* **Extracted records**
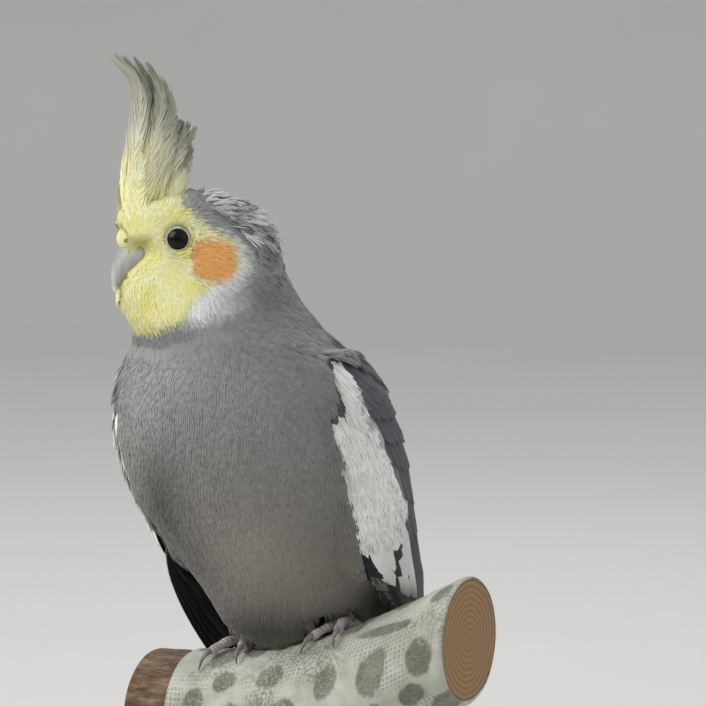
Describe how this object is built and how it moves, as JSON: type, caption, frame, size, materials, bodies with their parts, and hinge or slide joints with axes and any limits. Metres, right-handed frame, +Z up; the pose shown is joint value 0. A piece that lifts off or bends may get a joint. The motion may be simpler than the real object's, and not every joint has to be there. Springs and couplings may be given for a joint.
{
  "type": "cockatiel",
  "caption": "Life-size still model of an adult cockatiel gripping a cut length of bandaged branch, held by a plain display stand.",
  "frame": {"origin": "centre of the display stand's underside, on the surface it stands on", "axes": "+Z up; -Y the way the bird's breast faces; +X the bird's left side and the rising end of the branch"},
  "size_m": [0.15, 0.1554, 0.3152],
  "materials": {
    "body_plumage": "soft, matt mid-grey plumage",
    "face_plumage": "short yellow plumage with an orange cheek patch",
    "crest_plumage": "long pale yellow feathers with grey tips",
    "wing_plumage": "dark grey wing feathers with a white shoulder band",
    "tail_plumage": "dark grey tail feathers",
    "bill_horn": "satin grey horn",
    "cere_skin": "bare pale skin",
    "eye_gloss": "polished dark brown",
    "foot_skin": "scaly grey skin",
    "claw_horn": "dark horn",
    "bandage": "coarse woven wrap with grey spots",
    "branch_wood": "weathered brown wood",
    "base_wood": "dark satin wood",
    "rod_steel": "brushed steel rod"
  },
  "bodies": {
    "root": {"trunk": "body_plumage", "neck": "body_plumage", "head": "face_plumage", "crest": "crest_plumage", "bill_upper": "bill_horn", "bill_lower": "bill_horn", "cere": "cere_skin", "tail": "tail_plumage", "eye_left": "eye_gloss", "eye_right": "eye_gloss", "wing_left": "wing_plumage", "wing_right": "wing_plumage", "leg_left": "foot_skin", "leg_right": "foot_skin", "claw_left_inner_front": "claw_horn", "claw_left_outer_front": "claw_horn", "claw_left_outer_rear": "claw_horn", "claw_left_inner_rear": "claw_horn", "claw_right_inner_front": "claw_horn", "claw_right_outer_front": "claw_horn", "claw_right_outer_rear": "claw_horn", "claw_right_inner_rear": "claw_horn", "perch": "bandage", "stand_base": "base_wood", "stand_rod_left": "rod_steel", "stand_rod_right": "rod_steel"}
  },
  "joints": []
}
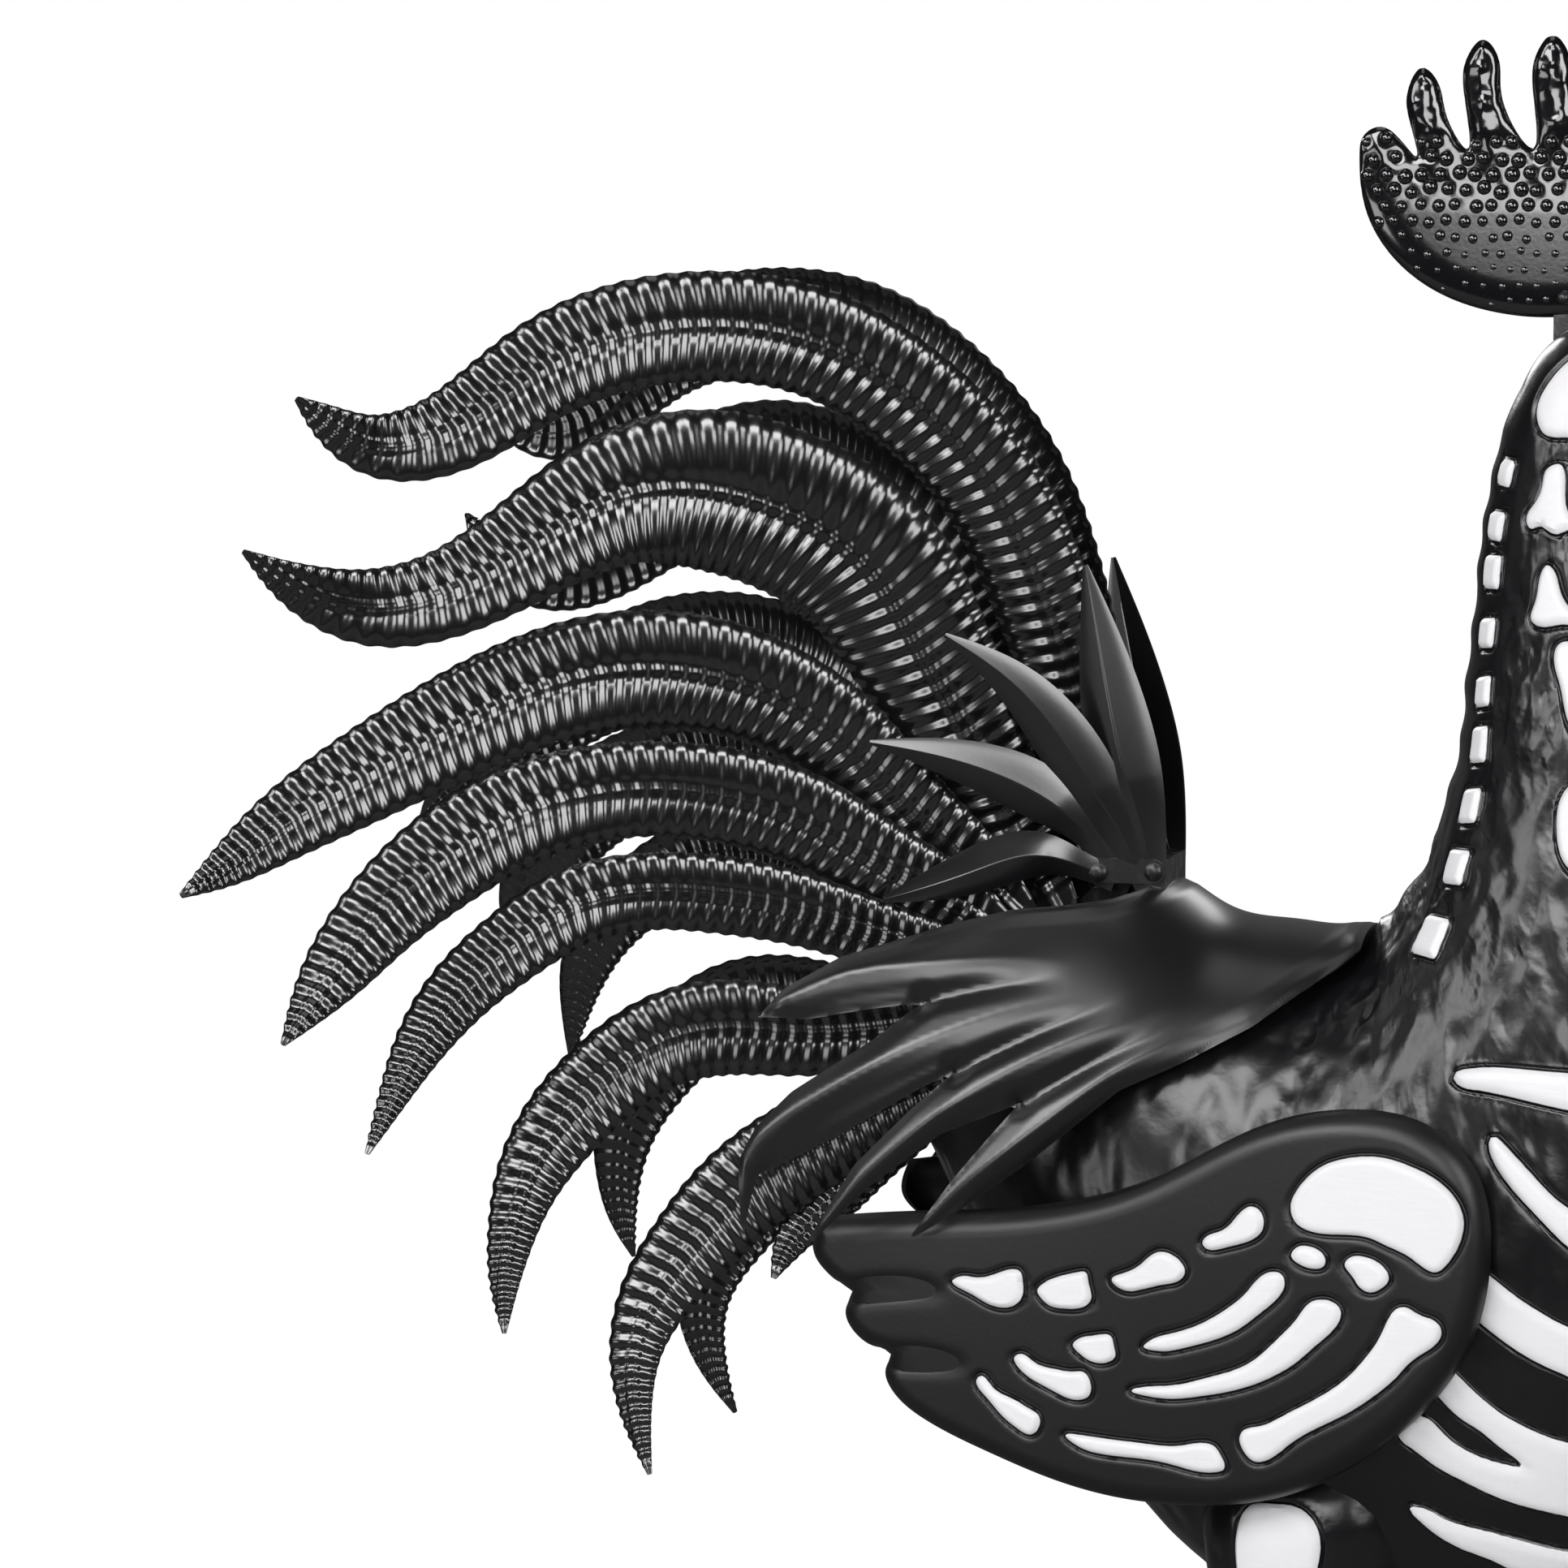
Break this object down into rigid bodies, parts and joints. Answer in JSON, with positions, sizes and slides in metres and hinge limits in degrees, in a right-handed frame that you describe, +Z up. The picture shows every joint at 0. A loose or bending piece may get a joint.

* **Exercise directions**
Repeat the material above in full, exactly as it stands.

* **Exercise solution**
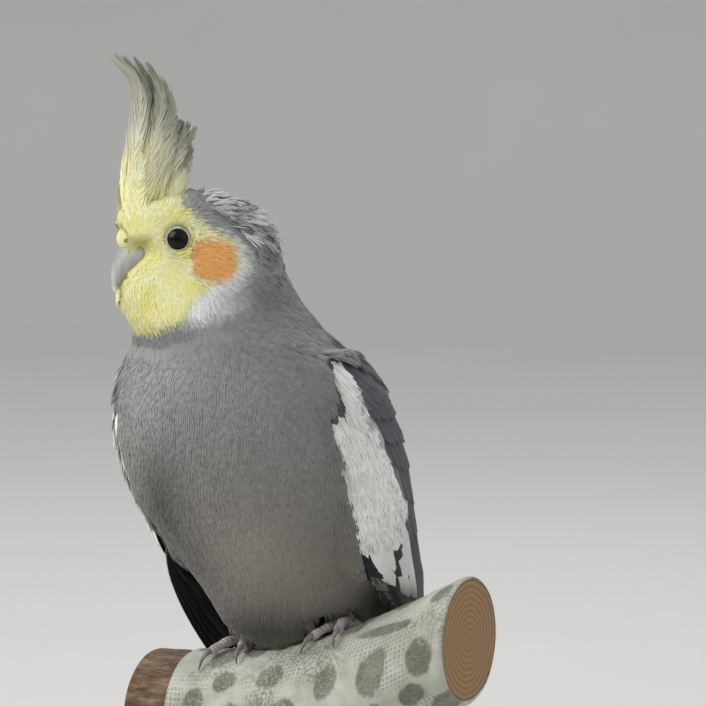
Describe how this object is built and how it moves, as JSON: type, caption, frame, size, materials, bodies with their parts, and hinge or slide joints with axes and any limits. Metres, right-handed frame, +Z up; the pose shown is joint value 0. A piece that lifts off or bends may get a joint. The motion may be simpler than the real object's, and not every joint has to be there. Springs and couplings may be given for a joint.
{
  "type": "cockatiel",
  "caption": "Life-size still model of an adult cockatiel gripping a cut length of bandaged branch, held by a plain display stand.",
  "frame": {"origin": "centre of the display stand's underside, on the surface it stands on", "axes": "+Z up; -Y the way the bird's breast faces; +X the bird's left side and the rising end of the branch"},
  "size_m": [0.15, 0.1554, 0.3152],
  "materials": {
    "body_plumage": "soft, matt mid-grey plumage",
    "face_plumage": "short yellow plumage with an orange cheek patch",
    "crest_plumage": "long pale yellow feathers with grey tips",
    "wing_plumage": "dark grey wing feathers with a white shoulder band",
    "tail_plumage": "dark grey tail feathers",
    "bill_horn": "satin grey horn",
    "cere_skin": "bare pale skin",
    "eye_gloss": "polished dark brown",
    "foot_skin": "scaly grey skin",
    "claw_horn": "dark horn",
    "bandage": "coarse woven wrap with grey spots",
    "branch_wood": "weathered brown wood",
    "base_wood": "dark satin wood",
    "rod_steel": "brushed steel rod"
  },
  "bodies": {
    "root": {"trunk": "body_plumage", "neck": "body_plumage", "head": "face_plumage", "crest": "crest_plumage", "bill_upper": "bill_horn", "bill_lower": "bill_horn", "cere": "cere_skin", "tail": "tail_plumage", "eye_left": "eye_gloss", "eye_right": "eye_gloss", "wing_left": "wing_plumage", "wing_right": "wing_plumage", "leg_left": "foot_skin", "leg_right": "foot_skin", "claw_left_inner_front": "claw_horn", "claw_left_outer_front": "claw_horn", "claw_left_outer_rear": "claw_horn", "claw_left_inner_rear": "claw_horn", "claw_right_inner_front": "claw_horn", "claw_right_outer_front": "claw_horn", "claw_right_outer_rear": "claw_horn", "claw_right_inner_rear": "claw_horn", "perch": "bandage", "stand_base": "base_wood", "stand_rod_left": "rod_steel", "stand_rod_right": "rod_steel"}
  },
  "joints": []
}
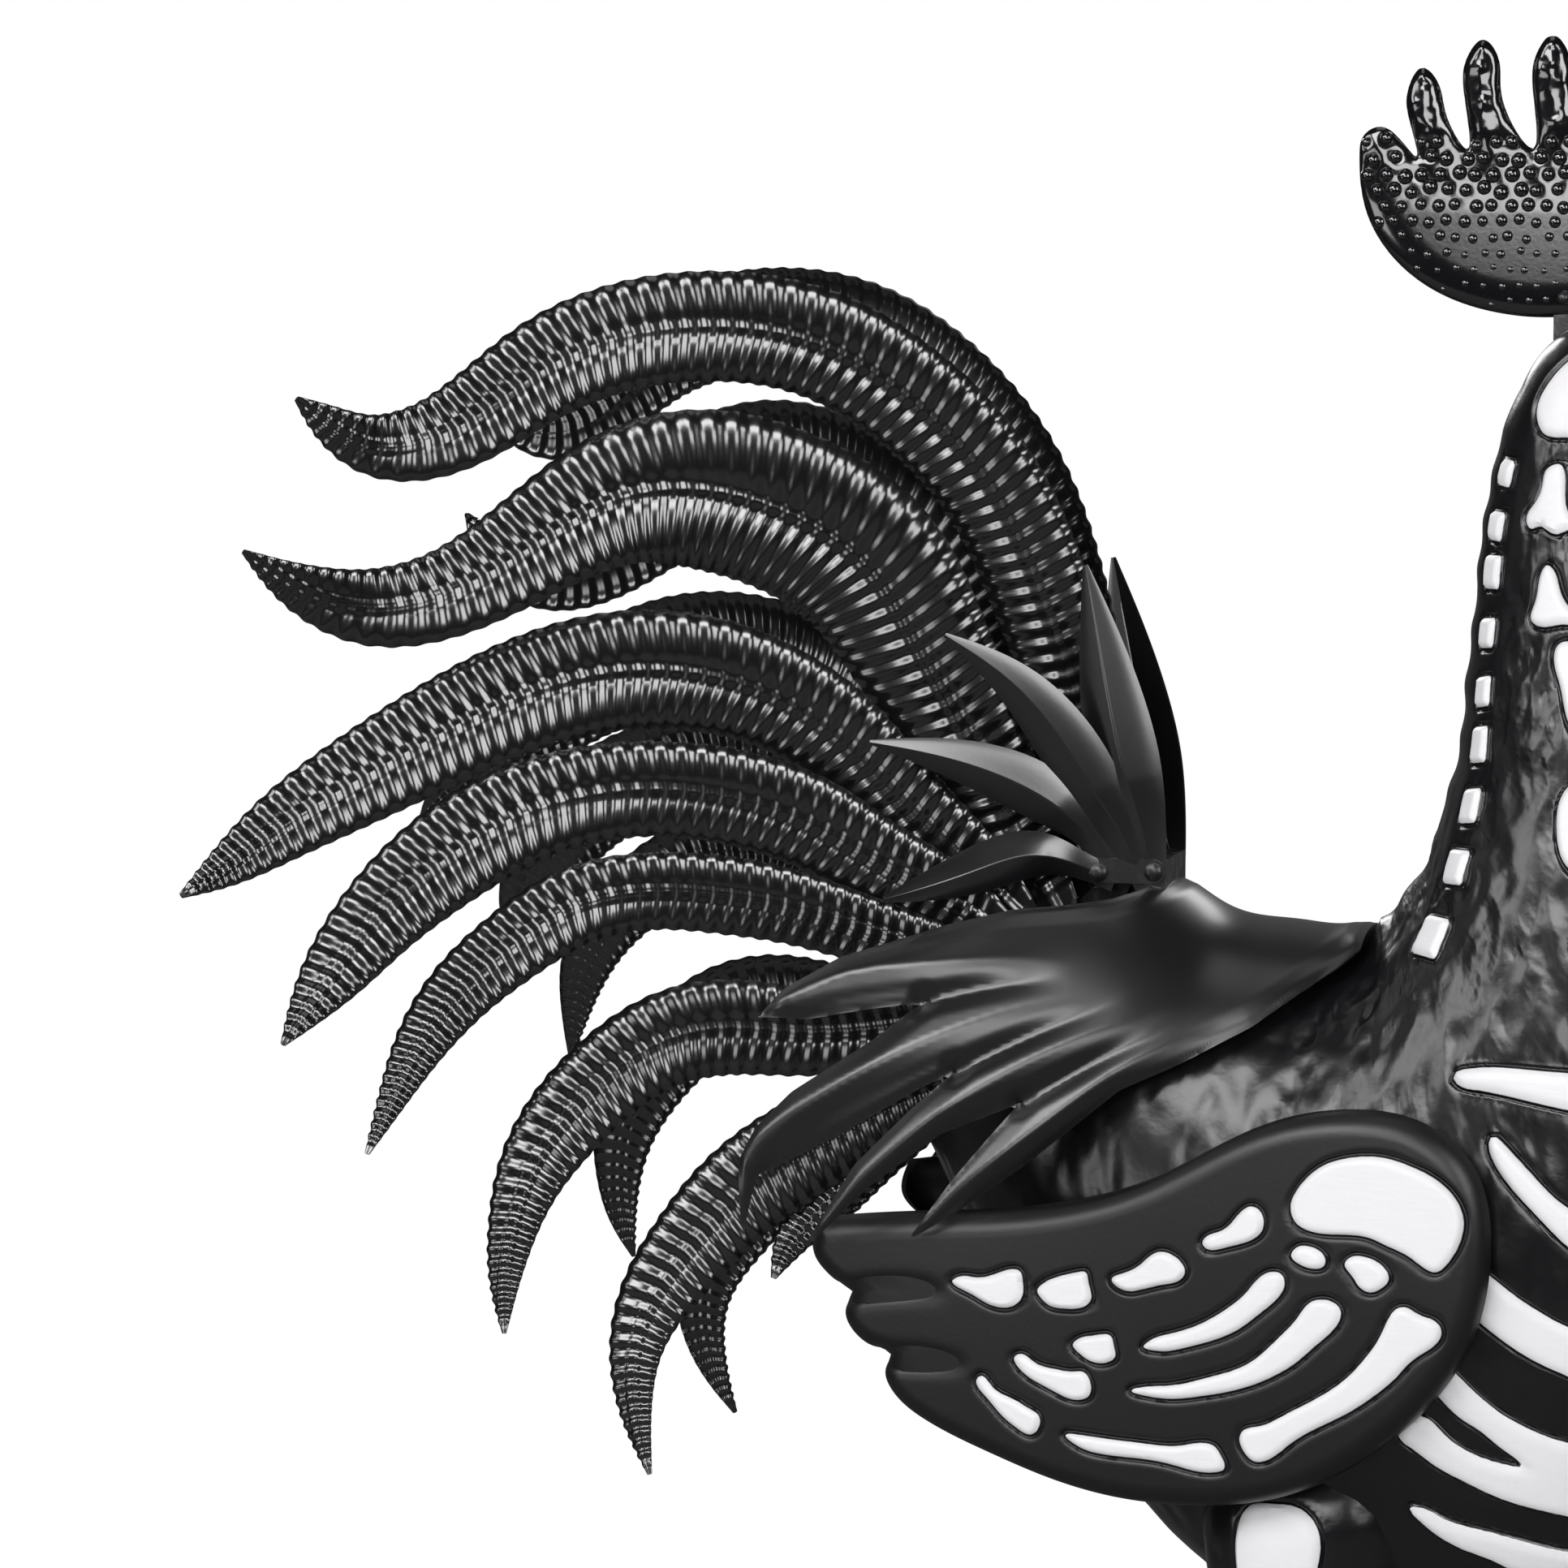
Break this object down into rigid bodies, parts and joints. Answer in JSON, with positions, sizes and slides in metres and hinge limits in degrees, in a right-handed frame that you describe, +Z up. The picture shows every joint at 0. A loose or bending piece may get a joint.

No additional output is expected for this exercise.